The Nasa data shows the average global surface temperature in February was 1.35C warmer than the average temperature for the month between 1951-1980, a far bigger margin than ever seen before. The previous record, set just one month earlier in January, was 1.15C above the long-term average for that month.

“Nasa dropped a bombshell of a climate report,” said Jeff Masters and Bob Henson, who analysed the data on the Weather Underground website. “February dispensed with the one-month-old record by a full 0.21C – an extraordinary margin to beat a monthly world temperature record by.”

“This result is a true shocker, and yet another reminder of the incessant long-term rise in global temperature resulting from human-produced greenhouse gases,” said Masters and Henson. “We are now hurtling at a frightening pace toward the globally agreed maximum of 2C warming over pre-industrial levels.”
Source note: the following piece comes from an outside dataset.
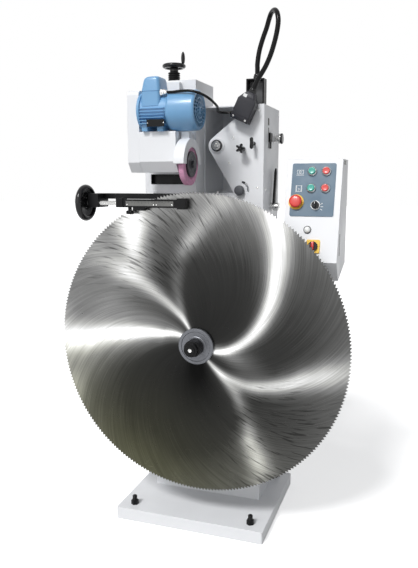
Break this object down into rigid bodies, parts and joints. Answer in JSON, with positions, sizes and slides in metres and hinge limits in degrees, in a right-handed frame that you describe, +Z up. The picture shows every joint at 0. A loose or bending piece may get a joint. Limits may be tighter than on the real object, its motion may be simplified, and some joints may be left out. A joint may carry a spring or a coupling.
{
  "type": "saw blade sharpener",
  "caption": "Pedestal wet grinding sharpener holding a large toothed circular saw blade upright, with a belt-driven grinding head above the rim, a rail fork and a side control box.",
  "frame": {"origin": "on the floor, straight below the centre of the mounted saw blade, in the middle plane of the blade", "axes": "+Z up, +Y from the blade to the column behind it, +X to the right of someone who faces the blade"},
  "size_m": [1, 0.518, 1.725],
  "materials": {
    "enamel_white": "smooth semi-gloss enamel",
    "motor_blue": "semi-gloss enamel on ribbed aluminium",
    "machine_black": "black oxide and satin paint",
    "black_plastic": "glossy moulded plastic",
    "bright_steel": "ground and polished",
    "blade_steel": "circular ground with radial glints",
    "dark_steel": "turned and blackened",
    "pink_abrasive": "bonded abrasive grain",
    "black_rubber": "matt cable sheath and belt",
    "panel_slate": "matt printed foil",
    "start_green": "moulded plastic",
    "stop_red": "moulded plastic",
    "bezel_chrome": "plated rings",
    "duct_grey": "moulded grey-black plastic"
  },
  "bodies": {
    "machine": {"base_plate": "enamel_white", "levelling_screws": "machine_black", "column": "enamel_white", "rear_cover": "enamel_white", "upper_housing": "enamel_white", "front_cover_plate": "enamel_white", "boss_bearing": "bright_steel", "head_column": "enamel_white", "arm_bracket": "machine_black", "rail_fork": "machine_black", "cable_duct": "duct_grey", "connector_hood": "duct_grey", "cable_glands": "duct_grey", "loop_cable": "black_rubber", "control_arm": "enamel_white", "control_box": "enamel_white", "control_panel": "panel_slate", "panel_bezels": "bezel_chrome", "screw_collar": "machine_black"},
    "arbor_carriage": {"arbor_slide": "enamel_white", "arbor_bearings": "bright_steel"},
    "elevator": {"elevating_screw": "bright_steel"},
    "blade": {"arbor_shaft": "bright_steel", "rear_flange": "dark_steel", "saw_blade": "blade_steel", "front_flange": "dark_steel", "clamp_nut": "machine_black"},
    "grinding_head": {"head_housing": "enamel_white", "belt_cover": "enamel_white", "drive_belt": "black_rubber", "motor_body": "motor_blue", "fan_cowl": "motor_blue", "terminal_box": "motor_blue", "motor_gland": "bezel_chrome", "wheel_guard": "enamel_white", "spindle_bearings": "bright_steel", "motor_cable": "black_rubber"},
    "wheel_spindle": {"spindle": "dark_steel", "spindle_pulley": "dark_steel", "grinding_wheel": "pink_abrasive"},
    "rotor": {"motor_rotor": "bright_steel"},
    "height_adjuster": {"height_screw": "bright_steel", "top_handwheel": "black_plastic"},
    "crank": {"crank_grip": "black_plastic"},
    "feed_rail": {"front_rail": "machine_black"},
    "feed_adjuster": {"feed_screw": "bright_steel", "arm_handwheel": "black_plastic"},
    "rail_clamp": {"clamp_knob": "black_plastic"},
    "star": {"star_knob": "black_plastic"},
    "wing": {"wing_knob": "machine_black"},
    "slot_pointer": {"slot_knob": "dark_steel"},
    "clamp_lever": {"side_lever": "machine_black"},
    "latch_knob": {"side_knob": "black_plastic"},
    "start_upper": {"start_button_upper": "start_green"},
    "start_lower": {"start_button_lower": "start_green"},
    "stop_upper": {"stop_button_upper": "stop_red"},
    "stop_lower": {"stop_button_lower": "stop_red"},
    "e_stop": {"emergency_stop": "stop_red"},
    "selector": {"selector_knob": "black_plastic"},
    "main_switch": {"main_switch_knob": "stop_red"}
  },
  "joints": [
    {"name": "arbor_elevation", "type": "slide", "parent": "machine", "child": "arbor_carriage", "axis": [0, 0, 1], "range_m": [-0.06, 0]},
    {"name": "elevating_screw_turn", "type": "hinge", "parent": "machine", "child": "elevator", "pos_m": [0, 0.216, 0.6], "axis": [0, 0, 1], "range_deg": [-5, 4325]},
    {"name": "blade_spin", "type": "hinge", "parent": "arbor_carriage", "child": "blade", "pos_m": [0, 0, 0.647], "axis": [0, 1, 0], "continuous": true},
    {"name": "head_height", "type": "slide", "parent": "machine", "child": "grinding_head", "axis": [0, 0, 1], "range_m": [-0.015, 0.03]},
    {"name": "height_screw_turn", "type": "hinge", "parent": "machine", "child": "height_adjuster", "pos_m": [-0.128, 0.138, 1.5], "axis": [0, 0, 1], "range_deg": [-2705, 1355]},
    {"name": "crank_grip_spin", "type": "hinge", "parent": "height_adjuster", "child": "crank", "pos_m": [-0.096, 0.138, 1.58], "axis": [0, 0, 1], "continuous": true},
    {"name": "rotor_spin", "type": "hinge", "parent": "grinding_head", "child": "rotor", "pos_m": [-0.1, -0.01, 1.395], "axis": [1, 0, 0], "continuous": true},
    {"name": "wheel_spin", "type": "hinge", "parent": "grinding_head", "child": "wheel_spindle", "pos_m": [-0.1, 0, 1.232], "axis": [1, 0, 0], "continuous": true},
    {"name": "feed_travel", "type": "slide", "parent": "machine", "child": "feed_rail", "axis": [1, 0, 0], "range_m": [-0.03, 0.02]},
    {"name": "feed_screw_turn", "type": "hinge", "parent": "machine", "child": "feed_adjuster", "pos_m": [-0.38, -0.024, 1.109], "axis": [1, 0, 0], "range_deg": [-1805, 2705]},
    {"name": "rail_clamp_turn", "type": "hinge", "parent": "feed_rail", "child": "rail_clamp", "pos_m": [-0.221, -0.024, 1.08], "axis": [0, 0, 1], "range_deg": [0, 270]},
    {"name": "star_knob_turn", "type": "hinge", "parent": "machine", "child": "star", "pos_m": [0.1, 0.15, 1.286], "axis": [0, 1, 0], "range_deg": [-180, 180]},
    {"name": "wing_knob_turn", "type": "hinge", "parent": "machine", "child": "wing", "pos_m": [0.136, 0.15, 1.303], "axis": [0, 1, 0], "range_deg": [-90, 90]},
    {"name": "slot_knob_turn", "type": "hinge", "parent": "machine", "child": "slot_pointer", "pos_m": [0.089, 0.17, 1.149], "axis": [0, 1, 0], "range_deg": [0, 76]},
    {"name": "clamp_lever_swing", "type": "hinge", "parent": "machine", "child": "clamp_lever", "pos_m": [0.18, 0.29, 1.092], "axis": [1, 0, 0], "range_deg": [0, 60]},
    {"name": "latch_knob_turn", "type": "hinge", "parent": "machine", "child": "latch_knob", "pos_m": [0.19, 0.335, 1.327], "axis": [1, 0, 0], "range_deg": [-90, 90]},
    {"name": "start_upper_press", "type": "slide", "parent": "machine", "child": "start_upper", "axis": [0, -0.9662, 0.2577], "range_m": [-0.004, 0], "stiffness_N_per_m": 800, "springref_m": 0.002},
    {"name": "start_lower_press", "type": "slide", "parent": "machine", "child": "start_lower", "axis": [0, -0.9662, 0.2577], "range_m": [-0.004, 0], "stiffness_N_per_m": 800, "springref_m": 0.002},
    {"name": "stop_upper_press", "type": "slide", "parent": "machine", "child": "stop_upper", "axis": [0, -0.9662, 0.2577], "range_m": [-0.004, 0], "stiffness_N_per_m": 800, "springref_m": 0.002},
    {"name": "stop_lower_press", "type": "slide", "parent": "machine", "child": "stop_lower", "axis": [0, -0.9662, 0.2577], "range_m": [-0.004, 0], "stiffness_N_per_m": 800, "springref_m": 0.002},
    {"name": "e_stop_press", "type": "slide", "parent": "machine", "child": "e_stop", "axis": [0, -0.9662, 0.2577], "range_m": [-0.005, 0], "stiffness_N_per_m": 1500, "springref_m": 0.002},
    {"name": "selector_turn", "type": "hinge", "parent": "machine", "child": "selector", "pos_m": [0.363, 0.08187, 1.105], "axis": [0, -0.9662, 0.2577], "range_deg": [-45, 45]},
    {"name": "main_switch_turn", "type": "hinge", "parent": "machine", "child": "main_switch", "pos_m": [0.364, 0.04863, 0.98035], "axis": [0, -0.9662, 0.2577], "range_deg": [0, 90]}
  ],
  "couplings": [
    {"joint": "elevating_screw_turn", "follows": "arbor_elevation", "rad_per_m": -1256.6},
    {"joint": "height_screw_turn", "follows": "head_height", "rad_per_m": -1570.8},
    {"joint": "feed_screw_turn", "follows": "feed_travel", "rad_per_m": -1570.8},
    {"joint": "wheel_spin", "follows": "rotor_spin", "ratio": 1.5}
  ]
}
Media Matters on Climate Cast

You would think that since 2015 was arguably the most newsworthy year in climate change history it would warrant more network TV coverage. Here's a snippet of my Friday MPR Climate Cast discussion with Don Shelby that got picked up nationally by Media Matters.

Media Matters CC
Media Matters

PAUL HUTTNER (HOST): Welcome back everybody, I'm MPR News chief meteorologist Paul Huttner. 2015, right? Perhaps the most newsworthy year for climate change in history. It was the second consecutive hottest year on record globally. In fact, I heard from Michael Mann last night, prominent climate scientist, that last year was probably the warmest year in 1, 300 years for planet earth. It was also a record tropical cyclone year in the Northern Hemisphere, and we watched of course the historic climate agreements at the COP 21 meetings in Paris. So you'd think it would be all over the news, right? Well not exactly, a new study from Media Matters out this week says climate change coverage actually fell on network TV newscasts last year. One example, ABC News, did a total of just 13 minutes of climate change coverage last year, and they interviewed precisely zero climate scientists on the network evening newscasts, according to the study.